- **Task details**
Repeat the material exactly as it appears.

- **Data section**

○ ○ ○

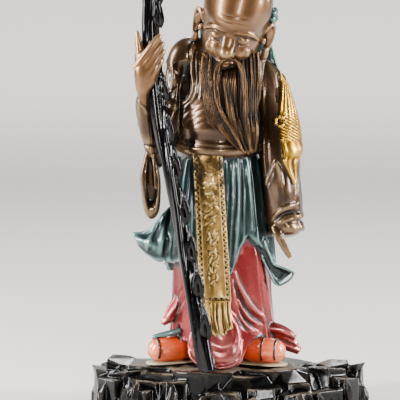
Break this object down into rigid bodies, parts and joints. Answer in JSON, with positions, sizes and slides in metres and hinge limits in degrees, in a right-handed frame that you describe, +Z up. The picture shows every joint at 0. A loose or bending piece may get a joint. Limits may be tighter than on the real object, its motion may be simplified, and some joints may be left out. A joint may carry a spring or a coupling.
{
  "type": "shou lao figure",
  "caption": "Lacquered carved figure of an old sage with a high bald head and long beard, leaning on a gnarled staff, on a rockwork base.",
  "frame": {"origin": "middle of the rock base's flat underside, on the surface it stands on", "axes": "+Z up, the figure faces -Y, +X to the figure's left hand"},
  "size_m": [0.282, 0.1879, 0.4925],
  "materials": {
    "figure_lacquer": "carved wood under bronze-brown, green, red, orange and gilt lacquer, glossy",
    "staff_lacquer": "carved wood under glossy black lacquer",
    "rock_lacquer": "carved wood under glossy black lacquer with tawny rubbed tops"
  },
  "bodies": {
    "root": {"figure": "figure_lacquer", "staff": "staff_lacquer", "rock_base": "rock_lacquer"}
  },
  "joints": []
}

○ ○ ○

- **Correct output**
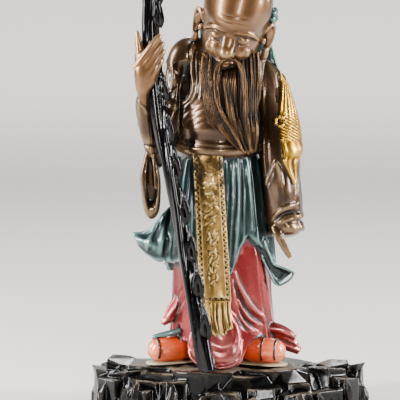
Break this object down into rigid bodies, parts and joints. Answer in JSON, with positions, sizes and slides in metres and hinge limits in degrees, in a right-handed frame that you describe, +Z up. The picture shows every joint at 0. A loose or bending piece may get a joint. Limits may be tighter than on the real object, its motion may be simplified, and some joints may be left out. A joint may carry a spring or a coupling.
{
  "type": "shou lao figure",
  "caption": "Lacquered carved figure of an old sage with a high bald head and long beard, leaning on a gnarled staff, on a rockwork base.",
  "frame": {"origin": "middle of the rock base's flat underside, on the surface it stands on", "axes": "+Z up, the figure faces -Y, +X to the figure's left hand"},
  "size_m": [0.282, 0.1879, 0.4925],
  "materials": {
    "figure_lacquer": "carved wood under bronze-brown, green, red, orange and gilt lacquer, glossy",
    "staff_lacquer": "carved wood under glossy black lacquer",
    "rock_lacquer": "carved wood under glossy black lacquer with tawny rubbed tops"
  },
  "bodies": {
    "root": {"figure": "figure_lacquer", "staff": "staff_lacquer", "rock_base": "rock_lacquer"}
  },
  "joints": []
}